4. Use the STAR approach.

The STAR (situation, task, action, result) approach is a great way to make sure you concisely yet completely answer interview questions, especially those that have you discuss your past experiences. When phrasing your answer to a question such as “Tell me about a time you worked on a team,” use a sentence or two to hit each of the components of STAR. This helps organize and structure your answer, preventing any potential rambling.

5. Answer thoughtfully and honestly

You may face some incredibly nerve-wracking questions – some that may be technically difficult and others that refer to tough situations and experiences. In these cases, be sure to stay calm and take a few moments to think before answering. It is totally fine to ask the interviewer for a little time to think! In line with this, always be honest with your answer, be it about your past experiences or something you don’t know. Being willing to admit you don’t know something and following up with an answer after the interview is much better than making up something on the spot and potentially digging yourself into a hole.

6. Be aware of body language

Some people say that you leave a lasting impression on someone within the first few minutes you meet. This means that before you even begin the interview, the interviewer likely has already formed some opinion of you. Make sure to stand tall and hold yourself confidently (fake it until you make it!). Eye contact is very important, and don’t forget to smile.

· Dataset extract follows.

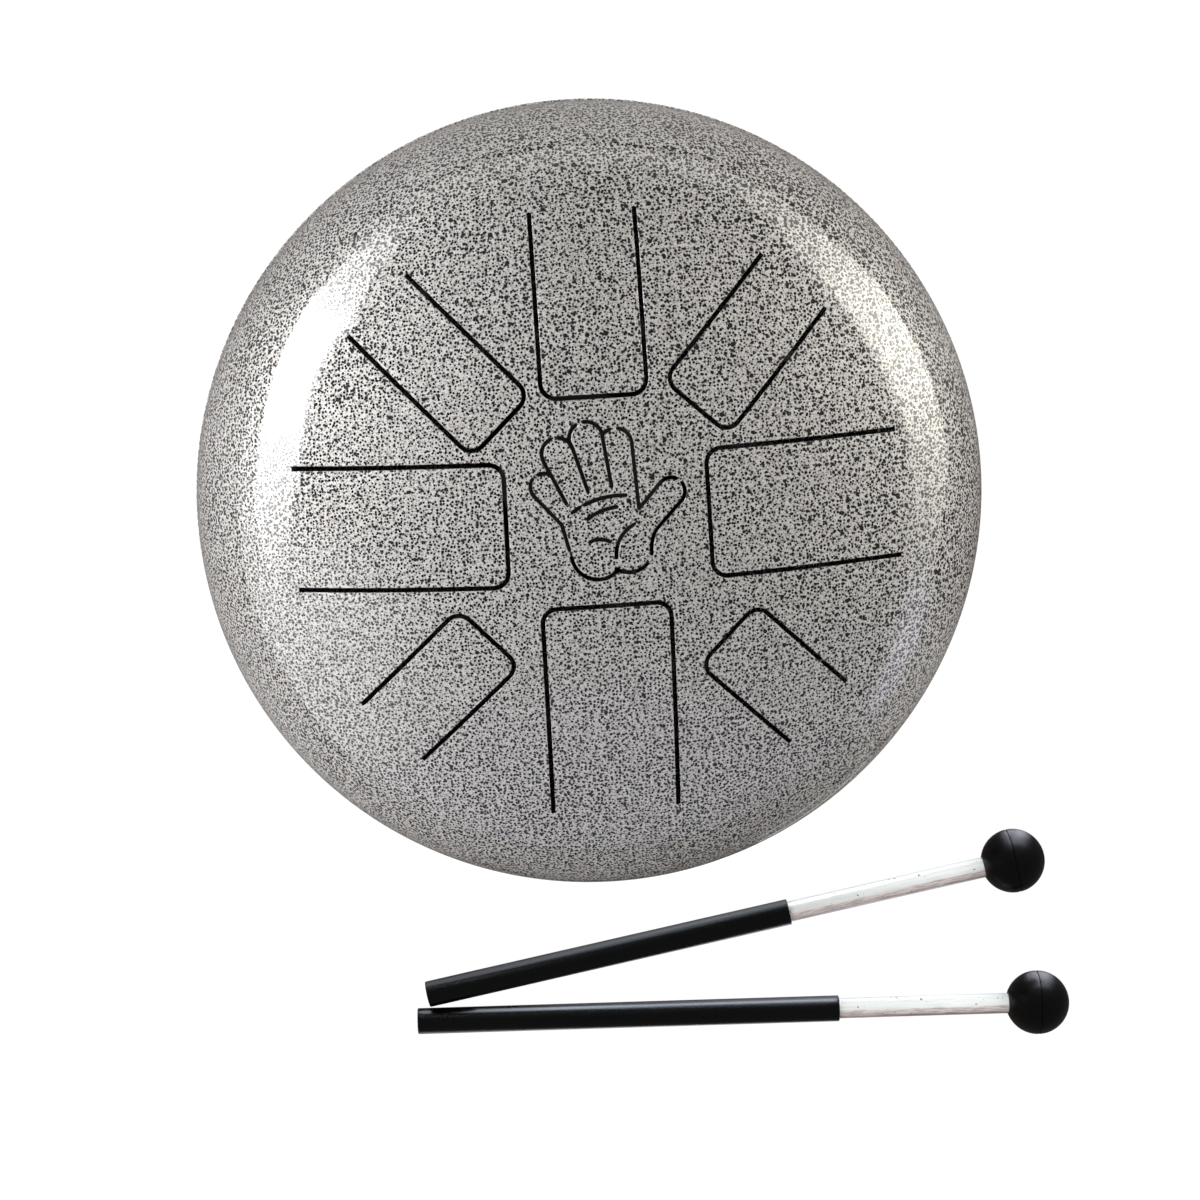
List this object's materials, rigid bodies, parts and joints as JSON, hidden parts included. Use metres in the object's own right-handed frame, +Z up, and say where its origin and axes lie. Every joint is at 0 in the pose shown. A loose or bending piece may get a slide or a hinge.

7. Prepare questions to ask the interviewer

At the end of an interview, most interviewers will turn the tables and give you some time to ask them any questions. When an interviewer asks “do you have any questions?” your answer should never be no. Always have some questions prepared in advance, but also jot down questions during your interview. You can ask questions about the position, team dynamic, and the interviewer’s experiences. Asking questions further demonstrates your interest.

8. Be yourself

This tip may seem cliché, but it is incredibly important to be aware that you are presenting your best and genuine self throughout the interview. When you’ve done so much to prepare for an interview, it is easy to focus too much on your preparation and forget to let your personality show. At the end of the day, it is your personality that sets you apart from other candidates.

9. Remember that the interview goes both ways

On the surface, an interview seems only as a way for the company to get to know you as an applicant. But, the interview is also a unique opportunity for you to learn more about the company and figure out whether it is a good fit. Try to treat the interview as a conversation between two people who want to find mutual compatibility rather than a one-sided interrogation.

10. Say thank you

Interviews don’t end when you leave the interview room. To make a lasting impression, be sure to follow up with a brief thank you email within 24 hours with everyone you meet – including interviewers, HR managers, and more. Personalize each note by referring to a memorable moment during your conversation, and thank them for their time and consideration of your application. (For more guidance, check out this article.). If you want to take it a step further, consider sending handwritten thank you notes within a few days.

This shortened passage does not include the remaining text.